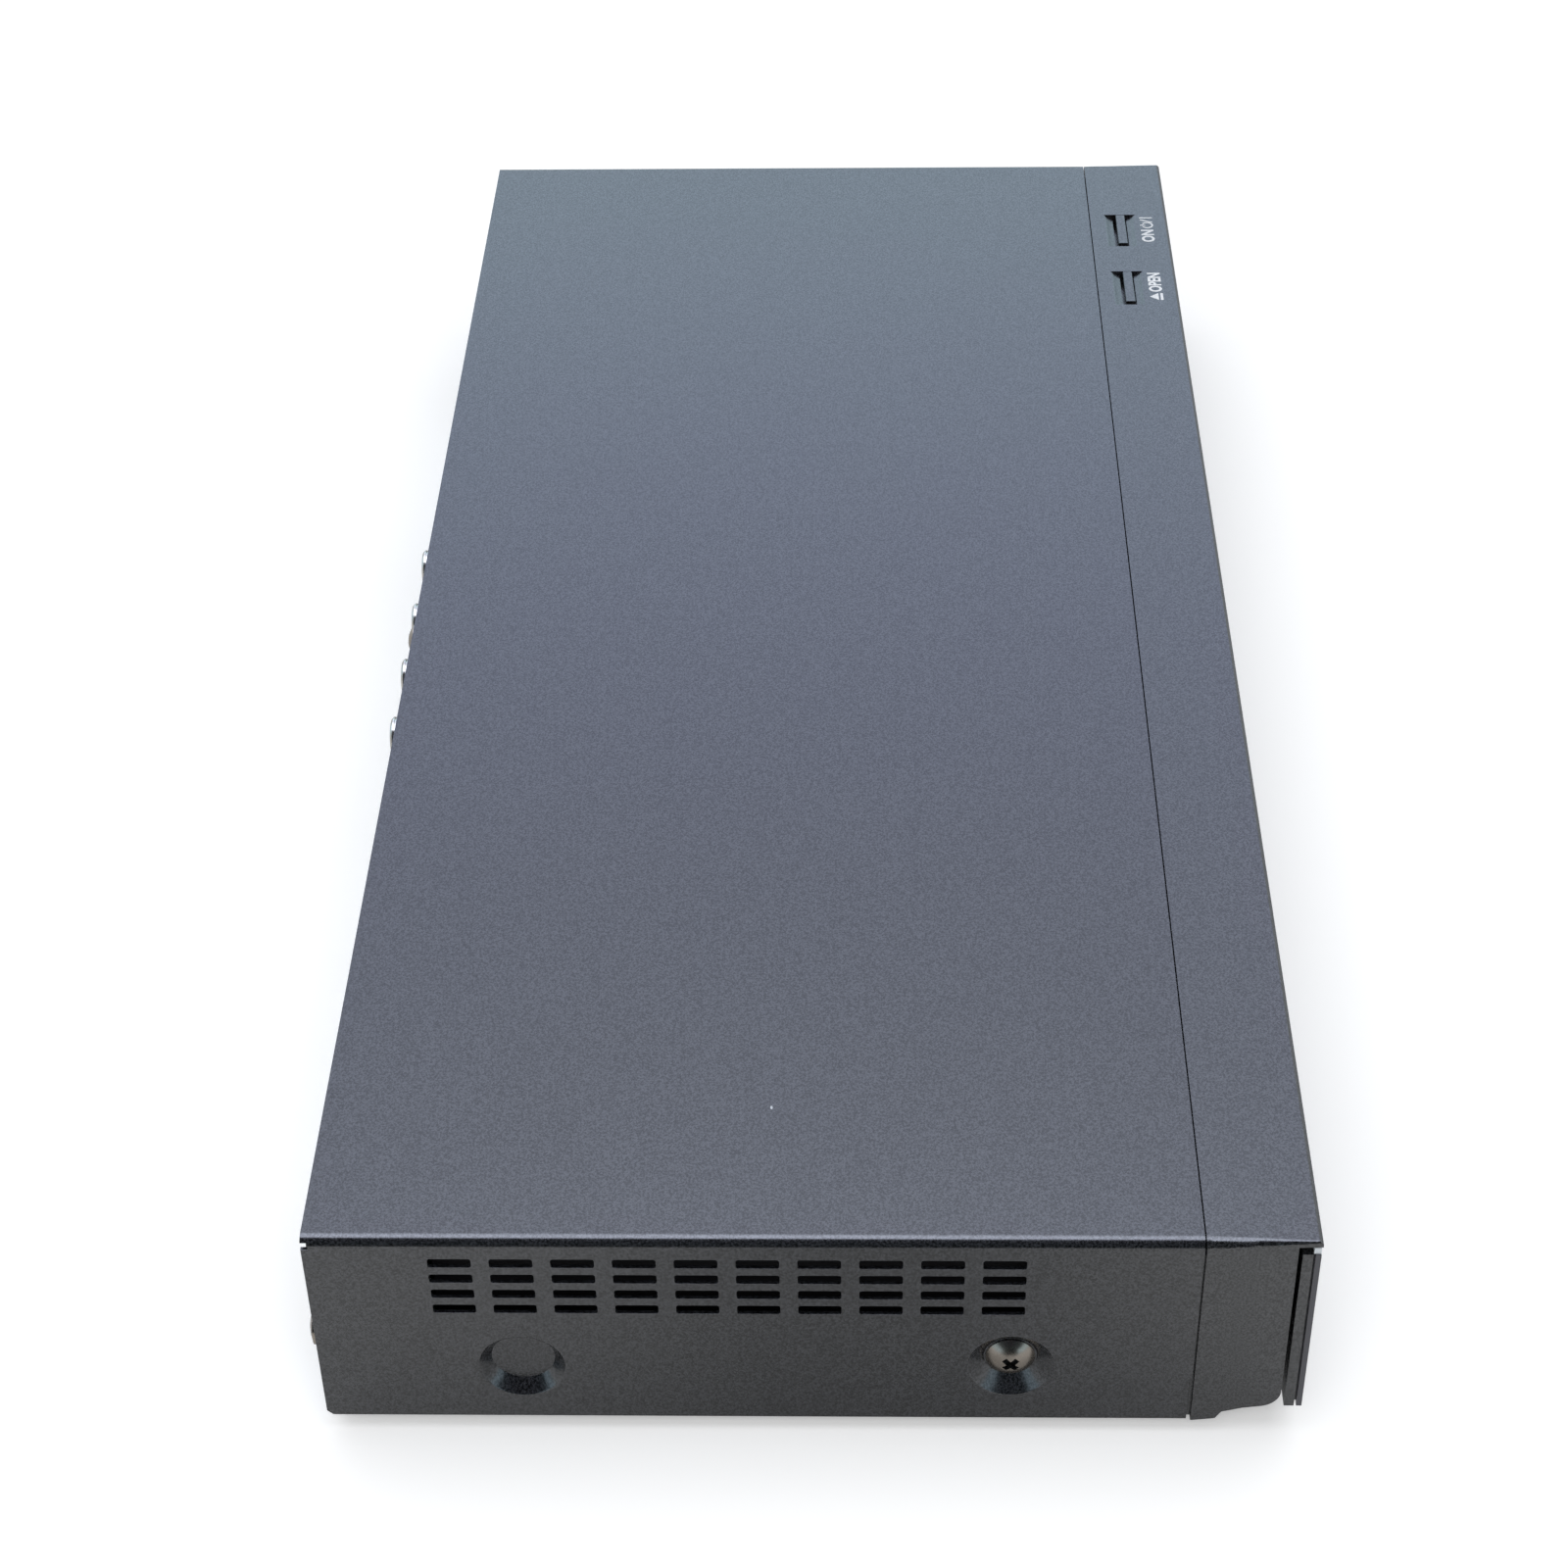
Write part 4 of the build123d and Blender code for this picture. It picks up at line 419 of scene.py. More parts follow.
@dataclass(frozen=True)
class CrossScrew(TurnedMetal):
    """A domed screw head in the case's side whose cross recess is painted near-black and matt as shade.
    """

    middle_y: float = -0.0425
    middle_z: float = 0.0199
    reach: float = 0.0022
    tip: float = 0.21485
    dome: float = 0.0065
    depth: float = 0.00014
    # Painted shade: the near-black colour of the cross recess.
    recess_shade: Colour = (0.004, 0.004, 0.004)

    def shade(self, graph: Graph) -> Term:
        """Return the screw's shader.

        Args:
            graph: The material's graph.

        Returns:
            The shader's term.
        """
        x, y, z = graph.axes(graph.place())
        across, upward = y - self.middle_y, z - self.middle_z
        square = across * across + upward * upward
        surface = self.tip - self.depth - square / (2.0 * self.dome)
        # The cross recess gets painted shade: near-black, matt and not metallic.
        inside = (x.absolute() < surface) * (square < self.reach ** 2)
        wear = graph.noise(320.0, 3.0)
        tint = graph.blend(wear, self.toned(0.86), self.colour)
        rough = wear * 0.16 + inside * 0.5 + (self.roughness - 0.08)
        tint = graph.blend(inside, tint, self.recess_shade)
        return self.principled(graph, tint, rough, {"Metallic": (1.0 - inside) * self.metallic})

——

**Your objective:**
Repeat the material above in full, keeping every word.

**Expected answer:**
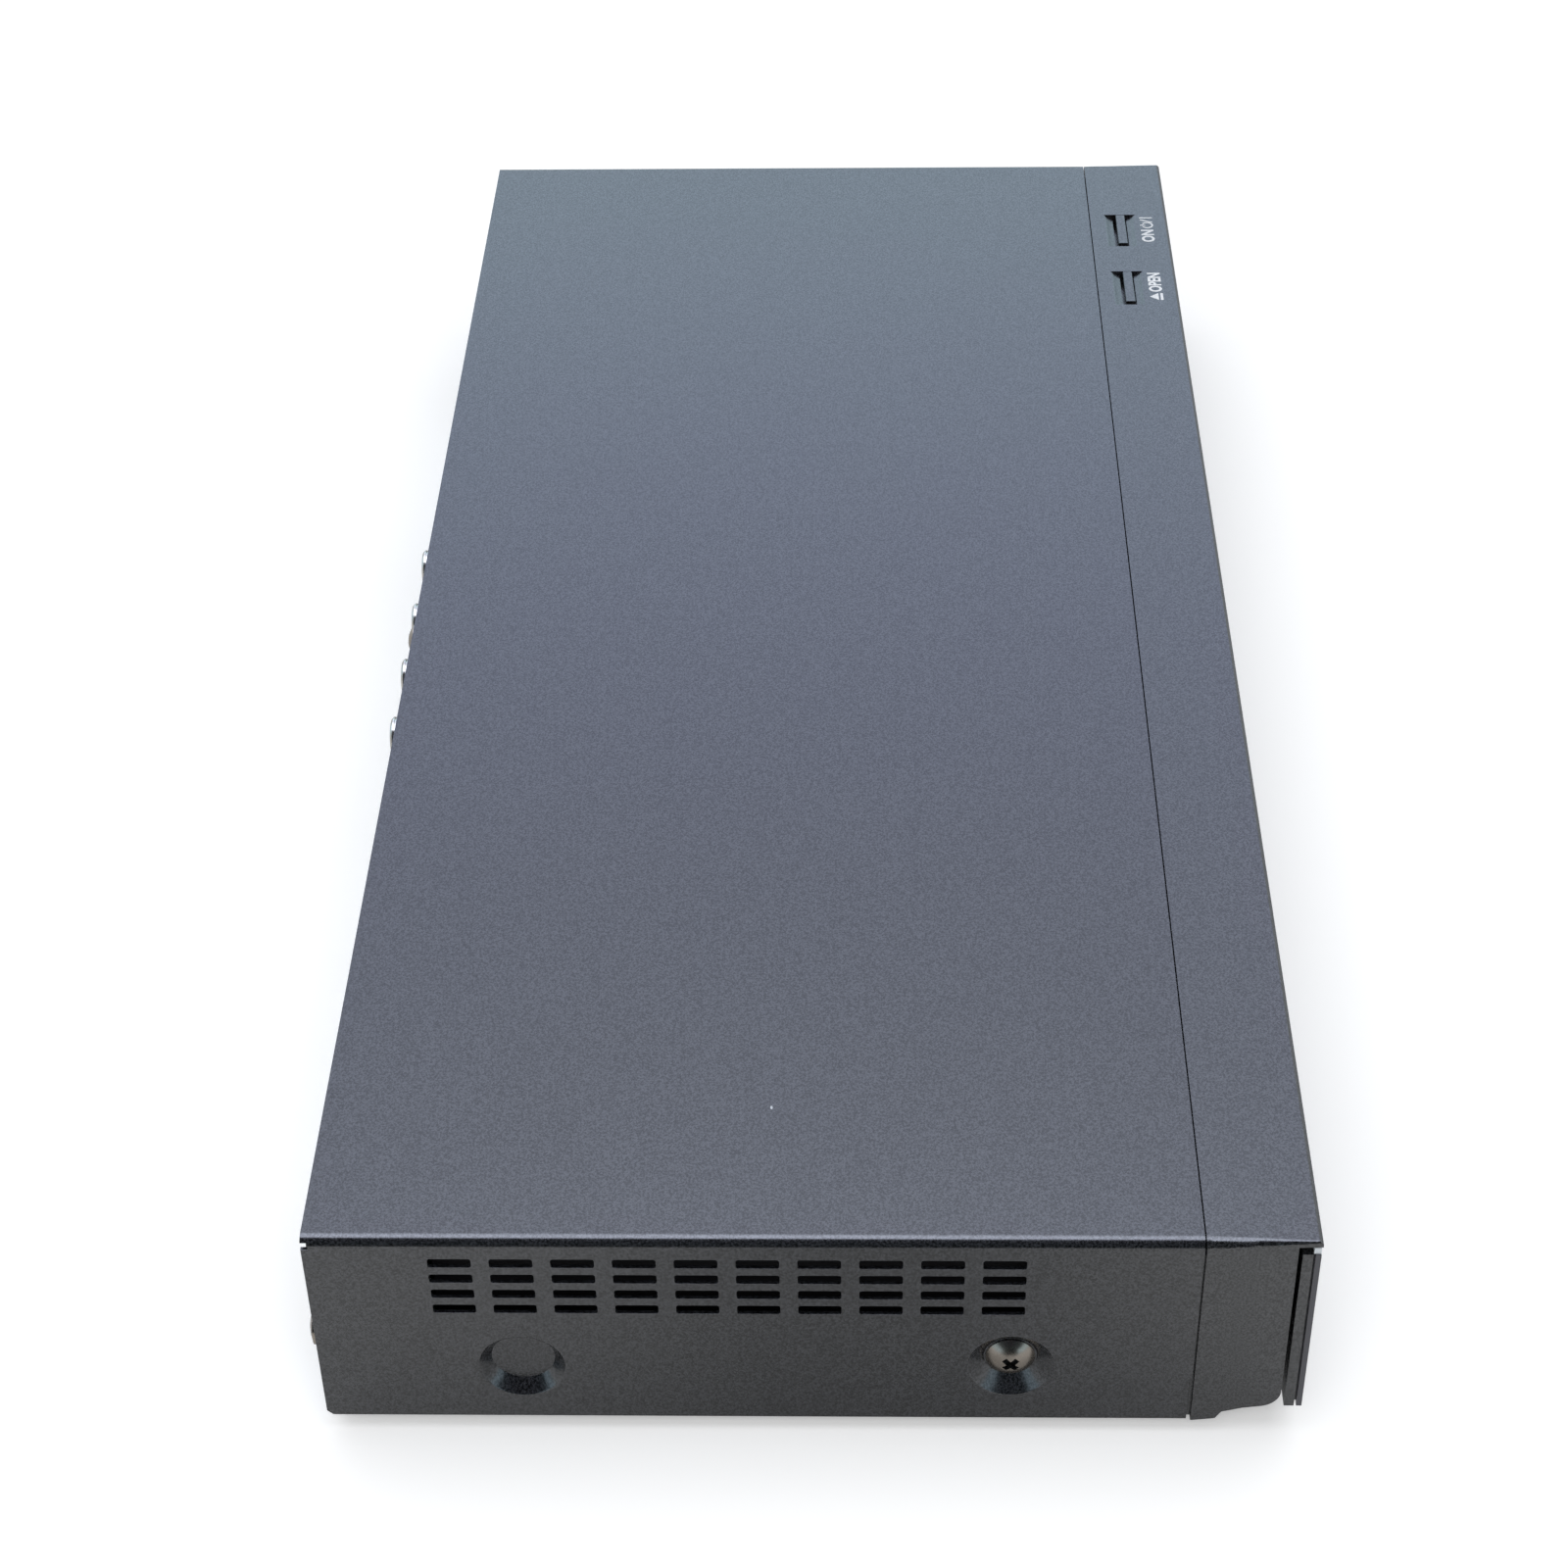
Write part 4 of the build123d and Blender code for this picture. It picks up at line 419 of scene.py. More parts follow.
@dataclass(frozen=True)
class CrossScrew(TurnedMetal):
    """A domed screw head in the case's side whose cross recess is painted near-black and matt as shade.
    """

    middle_y: float = -0.0425
    middle_z: float = 0.0199
    reach: float = 0.0022
    tip: float = 0.21485
    dome: float = 0.0065
    depth: float = 0.00014
    # Painted shade: the near-black colour of the cross recess.
    recess_shade: Colour = (0.004, 0.004, 0.004)

    def shade(self, graph: Graph) -> Term:
        """Return the screw's shader.

        Args:
            graph: The material's graph.

        Returns:
            The shader's term.
        """
        x, y, z = graph.axes(graph.place())
        across, upward = y - self.middle_y, z - self.middle_z
        square = across * across + upward * upward
        surface = self.tip - self.depth - square / (2.0 * self.dome)
        # The cross recess gets painted shade: near-black, matt and not metallic.
        inside = (x.absolute() < surface) * (square < self.reach ** 2)
        wear = graph.noise(320.0, 3.0)
        tint = graph.blend(wear, self.toned(0.86), self.colour)
        rough = wear * 0.16 + inside * 0.5 + (self.roughness - 0.08)
        tint = graph.blend(inside, tint, self.recess_shade)
        return self.principled(graph, tint, rough, {"Metallic": (1.0 - inside) * self.metallic})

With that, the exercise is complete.